Narayana Murthy explains
How Infosys earns a premium
"First, we benchmark our proposals with the best in the world. Second, the value proposition we give to the customer is generally world class. Third, the people that we put in front of the customer right from day one to the last is generally top class, well prepared, they have done due diligence, crossed the t's, dotted the i's, and are extremely customer-friendly, very competent.
"Fourth, we try and look at business value to the customer. When you talk about business value to the customer, he recognises that. There is no point in talking about technology to the customer because he doesn't care about it until you can say, I will reduce your inventory by X percentage, I will reduce your cycle time by Y percentage, I will reduce your cost. Then customers don't mind sharing the information.
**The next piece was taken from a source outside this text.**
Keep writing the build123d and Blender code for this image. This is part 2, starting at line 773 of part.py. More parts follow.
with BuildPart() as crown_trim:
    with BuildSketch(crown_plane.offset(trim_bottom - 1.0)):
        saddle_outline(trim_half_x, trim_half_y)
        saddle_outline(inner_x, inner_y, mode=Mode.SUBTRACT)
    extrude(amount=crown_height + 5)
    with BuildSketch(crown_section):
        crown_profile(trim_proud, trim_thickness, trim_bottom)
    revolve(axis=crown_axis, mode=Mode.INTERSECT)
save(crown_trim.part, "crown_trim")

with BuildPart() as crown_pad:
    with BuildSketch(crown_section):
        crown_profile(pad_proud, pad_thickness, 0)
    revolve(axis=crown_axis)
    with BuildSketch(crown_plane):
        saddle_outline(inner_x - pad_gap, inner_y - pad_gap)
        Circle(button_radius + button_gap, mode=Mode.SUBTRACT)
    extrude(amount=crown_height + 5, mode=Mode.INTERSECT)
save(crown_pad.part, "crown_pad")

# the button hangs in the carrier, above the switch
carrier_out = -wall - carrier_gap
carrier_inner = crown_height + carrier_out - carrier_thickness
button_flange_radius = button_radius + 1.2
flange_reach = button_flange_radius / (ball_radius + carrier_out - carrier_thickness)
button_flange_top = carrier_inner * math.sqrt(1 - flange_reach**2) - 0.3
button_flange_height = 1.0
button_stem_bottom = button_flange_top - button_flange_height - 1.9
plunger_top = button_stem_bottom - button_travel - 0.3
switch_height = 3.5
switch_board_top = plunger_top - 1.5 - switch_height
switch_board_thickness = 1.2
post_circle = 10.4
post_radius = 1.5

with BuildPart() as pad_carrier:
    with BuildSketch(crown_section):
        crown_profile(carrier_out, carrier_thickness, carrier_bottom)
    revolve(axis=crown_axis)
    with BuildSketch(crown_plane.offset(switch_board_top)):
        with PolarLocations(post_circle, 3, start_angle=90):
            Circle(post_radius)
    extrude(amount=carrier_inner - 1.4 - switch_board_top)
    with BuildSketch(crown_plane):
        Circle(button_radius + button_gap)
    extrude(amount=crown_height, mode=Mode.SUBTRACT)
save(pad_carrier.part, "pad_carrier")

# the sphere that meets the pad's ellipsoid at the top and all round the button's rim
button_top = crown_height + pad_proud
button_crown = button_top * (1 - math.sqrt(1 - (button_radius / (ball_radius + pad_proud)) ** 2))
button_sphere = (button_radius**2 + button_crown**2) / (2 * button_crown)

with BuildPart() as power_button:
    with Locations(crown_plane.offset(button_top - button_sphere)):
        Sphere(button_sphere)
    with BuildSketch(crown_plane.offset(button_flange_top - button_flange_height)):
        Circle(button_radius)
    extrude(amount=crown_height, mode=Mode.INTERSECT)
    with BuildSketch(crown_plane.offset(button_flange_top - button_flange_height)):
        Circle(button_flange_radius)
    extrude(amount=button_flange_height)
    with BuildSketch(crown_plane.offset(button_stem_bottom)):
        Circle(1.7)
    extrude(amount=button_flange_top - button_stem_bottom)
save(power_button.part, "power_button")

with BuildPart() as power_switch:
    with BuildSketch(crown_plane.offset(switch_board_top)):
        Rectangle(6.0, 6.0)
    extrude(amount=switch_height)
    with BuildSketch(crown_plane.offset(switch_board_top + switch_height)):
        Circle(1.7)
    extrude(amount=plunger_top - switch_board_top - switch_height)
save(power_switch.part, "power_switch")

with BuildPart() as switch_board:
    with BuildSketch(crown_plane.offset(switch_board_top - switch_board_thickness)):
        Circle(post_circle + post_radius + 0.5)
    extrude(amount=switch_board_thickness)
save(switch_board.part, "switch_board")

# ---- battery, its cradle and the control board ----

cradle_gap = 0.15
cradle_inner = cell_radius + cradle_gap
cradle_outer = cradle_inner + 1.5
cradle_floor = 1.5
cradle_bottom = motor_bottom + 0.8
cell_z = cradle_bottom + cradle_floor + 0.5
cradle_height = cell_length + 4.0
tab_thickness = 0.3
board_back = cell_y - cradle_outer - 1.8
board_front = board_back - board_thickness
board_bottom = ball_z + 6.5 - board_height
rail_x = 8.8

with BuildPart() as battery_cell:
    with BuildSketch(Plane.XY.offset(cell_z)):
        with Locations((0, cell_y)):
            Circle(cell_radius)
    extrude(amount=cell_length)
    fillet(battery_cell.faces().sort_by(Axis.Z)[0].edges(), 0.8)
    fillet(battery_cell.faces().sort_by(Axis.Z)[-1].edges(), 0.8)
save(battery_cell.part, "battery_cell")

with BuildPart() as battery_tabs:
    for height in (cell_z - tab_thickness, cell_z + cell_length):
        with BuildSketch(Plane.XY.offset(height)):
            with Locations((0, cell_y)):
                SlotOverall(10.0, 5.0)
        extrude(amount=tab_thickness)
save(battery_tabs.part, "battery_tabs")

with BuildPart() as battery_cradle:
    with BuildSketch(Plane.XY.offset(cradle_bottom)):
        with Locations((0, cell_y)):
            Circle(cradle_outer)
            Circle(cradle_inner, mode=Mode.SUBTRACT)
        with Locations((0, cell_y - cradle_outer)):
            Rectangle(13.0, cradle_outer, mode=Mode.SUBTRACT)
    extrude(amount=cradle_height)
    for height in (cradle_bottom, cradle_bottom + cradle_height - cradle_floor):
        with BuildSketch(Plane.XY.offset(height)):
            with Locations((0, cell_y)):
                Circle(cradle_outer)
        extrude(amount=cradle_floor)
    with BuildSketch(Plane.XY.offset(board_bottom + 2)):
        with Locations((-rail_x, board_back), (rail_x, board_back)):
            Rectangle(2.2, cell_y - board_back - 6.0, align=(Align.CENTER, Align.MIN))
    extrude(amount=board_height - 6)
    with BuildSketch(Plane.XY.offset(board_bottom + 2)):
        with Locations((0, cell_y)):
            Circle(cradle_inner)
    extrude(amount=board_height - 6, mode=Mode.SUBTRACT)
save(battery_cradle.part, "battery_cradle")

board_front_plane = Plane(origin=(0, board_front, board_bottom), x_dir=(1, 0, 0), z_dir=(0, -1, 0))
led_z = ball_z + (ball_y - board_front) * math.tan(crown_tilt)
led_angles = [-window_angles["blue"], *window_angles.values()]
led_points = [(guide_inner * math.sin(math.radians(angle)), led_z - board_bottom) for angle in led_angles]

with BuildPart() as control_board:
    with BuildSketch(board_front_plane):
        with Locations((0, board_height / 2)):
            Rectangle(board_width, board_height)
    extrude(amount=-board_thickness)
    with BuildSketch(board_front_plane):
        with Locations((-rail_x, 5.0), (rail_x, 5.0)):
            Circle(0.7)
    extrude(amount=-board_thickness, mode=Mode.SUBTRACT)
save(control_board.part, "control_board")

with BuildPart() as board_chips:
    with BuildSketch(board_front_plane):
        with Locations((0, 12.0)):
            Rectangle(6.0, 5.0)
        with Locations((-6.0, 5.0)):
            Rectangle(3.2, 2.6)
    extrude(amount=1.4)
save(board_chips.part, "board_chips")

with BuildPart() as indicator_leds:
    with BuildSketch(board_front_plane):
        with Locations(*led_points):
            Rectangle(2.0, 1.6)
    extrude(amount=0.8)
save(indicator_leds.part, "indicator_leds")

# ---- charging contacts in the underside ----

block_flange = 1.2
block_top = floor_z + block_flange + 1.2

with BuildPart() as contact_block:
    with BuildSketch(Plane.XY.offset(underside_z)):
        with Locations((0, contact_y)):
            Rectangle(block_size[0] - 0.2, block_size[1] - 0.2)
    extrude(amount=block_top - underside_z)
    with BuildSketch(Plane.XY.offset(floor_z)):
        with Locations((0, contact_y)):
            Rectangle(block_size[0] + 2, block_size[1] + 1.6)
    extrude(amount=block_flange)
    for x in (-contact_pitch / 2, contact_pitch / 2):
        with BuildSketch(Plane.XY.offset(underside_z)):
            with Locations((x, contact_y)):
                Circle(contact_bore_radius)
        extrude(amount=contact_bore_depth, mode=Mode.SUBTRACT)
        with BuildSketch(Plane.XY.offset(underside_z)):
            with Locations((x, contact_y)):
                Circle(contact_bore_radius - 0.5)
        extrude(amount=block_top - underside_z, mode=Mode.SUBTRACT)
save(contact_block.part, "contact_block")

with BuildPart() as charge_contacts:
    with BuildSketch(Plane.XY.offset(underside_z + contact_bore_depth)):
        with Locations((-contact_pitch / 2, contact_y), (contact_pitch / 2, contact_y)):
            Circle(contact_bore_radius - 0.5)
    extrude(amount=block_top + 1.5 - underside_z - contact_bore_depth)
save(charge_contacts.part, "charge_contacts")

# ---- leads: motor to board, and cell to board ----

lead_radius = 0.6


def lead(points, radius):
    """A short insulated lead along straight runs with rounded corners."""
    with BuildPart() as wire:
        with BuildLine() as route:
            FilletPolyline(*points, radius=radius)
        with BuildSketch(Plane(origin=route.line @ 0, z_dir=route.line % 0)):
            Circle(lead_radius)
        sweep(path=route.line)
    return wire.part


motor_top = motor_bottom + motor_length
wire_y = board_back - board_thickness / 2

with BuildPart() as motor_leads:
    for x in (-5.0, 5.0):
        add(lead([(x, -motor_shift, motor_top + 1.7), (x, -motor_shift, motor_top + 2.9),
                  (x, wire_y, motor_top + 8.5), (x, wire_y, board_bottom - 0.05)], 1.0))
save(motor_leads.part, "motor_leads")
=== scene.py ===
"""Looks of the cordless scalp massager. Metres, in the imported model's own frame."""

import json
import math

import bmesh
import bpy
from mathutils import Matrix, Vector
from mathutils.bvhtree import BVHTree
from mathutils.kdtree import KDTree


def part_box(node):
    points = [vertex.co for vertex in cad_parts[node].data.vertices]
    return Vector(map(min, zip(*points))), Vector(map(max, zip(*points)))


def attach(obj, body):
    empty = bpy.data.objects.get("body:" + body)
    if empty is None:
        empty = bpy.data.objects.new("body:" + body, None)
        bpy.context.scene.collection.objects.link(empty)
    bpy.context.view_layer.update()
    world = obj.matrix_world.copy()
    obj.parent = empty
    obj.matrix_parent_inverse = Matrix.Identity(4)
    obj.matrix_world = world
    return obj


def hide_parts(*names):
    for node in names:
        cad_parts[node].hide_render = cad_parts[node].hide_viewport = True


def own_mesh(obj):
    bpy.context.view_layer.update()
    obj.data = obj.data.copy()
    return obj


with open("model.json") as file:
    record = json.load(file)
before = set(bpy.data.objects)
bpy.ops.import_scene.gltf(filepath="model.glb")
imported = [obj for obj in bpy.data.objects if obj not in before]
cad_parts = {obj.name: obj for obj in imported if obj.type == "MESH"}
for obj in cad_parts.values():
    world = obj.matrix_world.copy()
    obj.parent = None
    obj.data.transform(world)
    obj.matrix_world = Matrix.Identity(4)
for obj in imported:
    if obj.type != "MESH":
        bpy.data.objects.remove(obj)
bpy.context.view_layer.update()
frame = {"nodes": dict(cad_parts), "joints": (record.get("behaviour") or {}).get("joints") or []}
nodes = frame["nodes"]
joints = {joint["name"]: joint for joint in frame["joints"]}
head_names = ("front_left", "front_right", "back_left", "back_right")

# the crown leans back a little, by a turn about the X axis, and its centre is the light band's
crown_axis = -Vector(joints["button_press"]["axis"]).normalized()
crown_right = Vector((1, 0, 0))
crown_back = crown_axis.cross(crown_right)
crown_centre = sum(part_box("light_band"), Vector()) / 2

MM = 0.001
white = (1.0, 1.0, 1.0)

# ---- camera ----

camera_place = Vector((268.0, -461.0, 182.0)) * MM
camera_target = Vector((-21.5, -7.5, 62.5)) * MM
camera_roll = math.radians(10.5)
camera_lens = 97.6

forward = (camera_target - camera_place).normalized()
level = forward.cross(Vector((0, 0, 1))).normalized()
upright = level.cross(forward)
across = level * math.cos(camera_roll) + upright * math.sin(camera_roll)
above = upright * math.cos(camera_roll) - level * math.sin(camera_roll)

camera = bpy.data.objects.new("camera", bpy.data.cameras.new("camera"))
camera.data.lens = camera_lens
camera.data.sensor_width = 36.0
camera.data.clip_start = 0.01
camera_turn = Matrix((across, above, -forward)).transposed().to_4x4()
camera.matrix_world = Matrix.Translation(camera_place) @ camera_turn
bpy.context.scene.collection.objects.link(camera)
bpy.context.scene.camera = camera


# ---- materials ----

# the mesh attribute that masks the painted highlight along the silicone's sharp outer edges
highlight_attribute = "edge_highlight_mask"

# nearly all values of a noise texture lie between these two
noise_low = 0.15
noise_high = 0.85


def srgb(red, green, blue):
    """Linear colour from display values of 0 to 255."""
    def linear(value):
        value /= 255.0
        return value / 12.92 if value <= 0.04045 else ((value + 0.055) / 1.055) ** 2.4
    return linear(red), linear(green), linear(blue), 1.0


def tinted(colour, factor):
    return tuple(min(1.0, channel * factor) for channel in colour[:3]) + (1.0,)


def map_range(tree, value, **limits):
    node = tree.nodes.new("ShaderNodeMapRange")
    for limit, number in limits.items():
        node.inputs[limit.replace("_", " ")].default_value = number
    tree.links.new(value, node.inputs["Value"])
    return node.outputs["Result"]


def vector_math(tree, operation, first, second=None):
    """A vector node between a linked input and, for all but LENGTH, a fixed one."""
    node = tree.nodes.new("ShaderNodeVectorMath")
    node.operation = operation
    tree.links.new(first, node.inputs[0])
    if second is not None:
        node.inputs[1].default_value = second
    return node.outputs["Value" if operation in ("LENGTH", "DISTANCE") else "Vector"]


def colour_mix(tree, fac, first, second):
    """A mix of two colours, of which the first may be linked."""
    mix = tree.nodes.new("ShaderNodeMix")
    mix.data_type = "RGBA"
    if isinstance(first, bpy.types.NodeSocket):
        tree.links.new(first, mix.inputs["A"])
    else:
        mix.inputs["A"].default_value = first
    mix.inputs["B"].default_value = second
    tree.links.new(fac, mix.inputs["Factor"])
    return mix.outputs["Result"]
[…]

"Then of course there is tremendous focus on quality within the company. I myself do about 20 project reviews in a year. In every one of those reviews, we get into details on how we are improving productivity, quality, cycle time. And finally, the most important thing is what is it that we have reused in this project from the reusable database and what is it that we are adding to it. We have been voted as one of the top ten knowledge enterprises in the world (we are the only Indian company up there) many times. And the key to that is our focus on reusability, reusing the knowledge on the database systems.
"This company has a lot of systems, processes and of course good people. When you recruit good quality people and provide them with good systems, processes and good technology, then the premium comes."